Finally, on September 25, 1943, defendant sent plaintiff an order for 74,620 tent stoves at $14.34 each, which was accepted by plaintiff on September 30, 1943. This order, some eleven pages long, set out in detail the contract between the parties. It was designated as contract No. W12-036QM182, Order No. 1587-4-x.

Plaintiff says, and the Commissioner has found, that defendant gave plaintiff no valuable consideration for the license. We are compelled to disagree.

Defendant first requested this license on June 18, 1943, which was 2½ months before defendant had notified plaintiff it was to be awarded a contract, and the matter had also been discussd with the manager of plaintiff's Chicago office when he went to Washington on August 23, 1943, for a conference with defendant.

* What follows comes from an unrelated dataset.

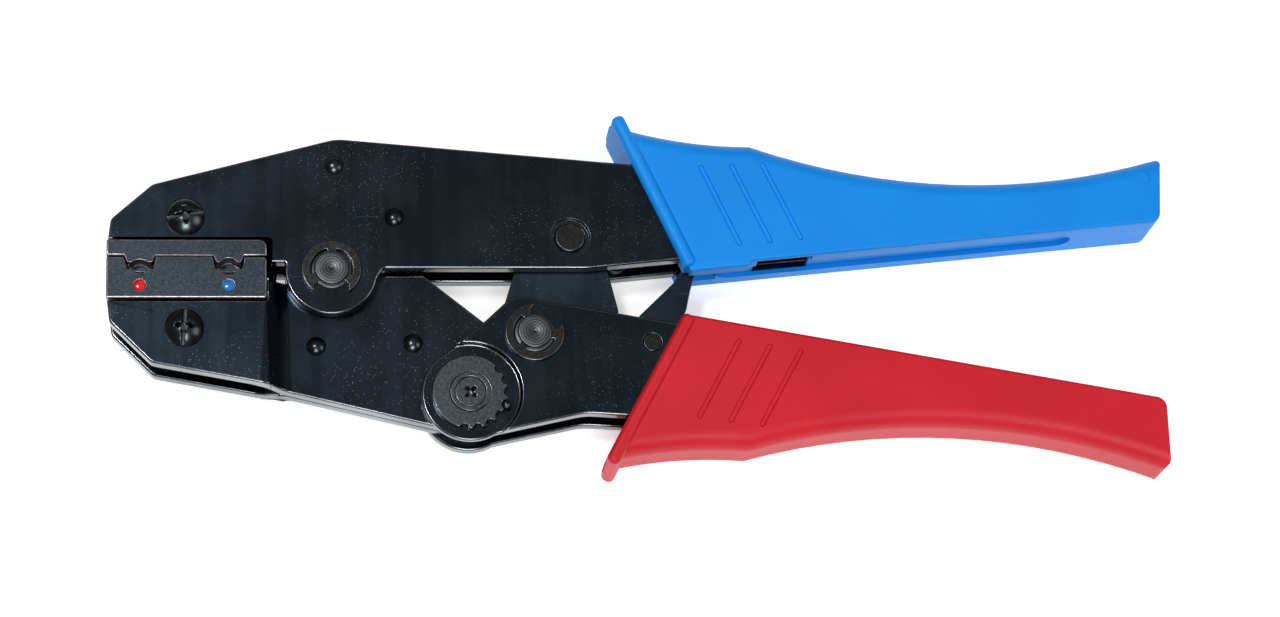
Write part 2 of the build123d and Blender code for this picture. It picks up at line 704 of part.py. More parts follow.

No mention was made of it in the bid form which defendant instructed plaintiff to fill out, but its two previous requests were reiterated on the following day and before the bid form had been filled out and returned by plaintiff and before the above-mentioned contract No. W12-036QM182, Order No. 1587-4-x, had been executed.

The fact that the demand for the license was made on the day after plaintiff had been notified that it was to be awarded a contract, is of no significance since twice before plaintiff had been notified that defendant would expect a license. Besides, the demand of September 4, 1943, was several weeks prior to the date of the formal contract, and the license was given a week or two prior to...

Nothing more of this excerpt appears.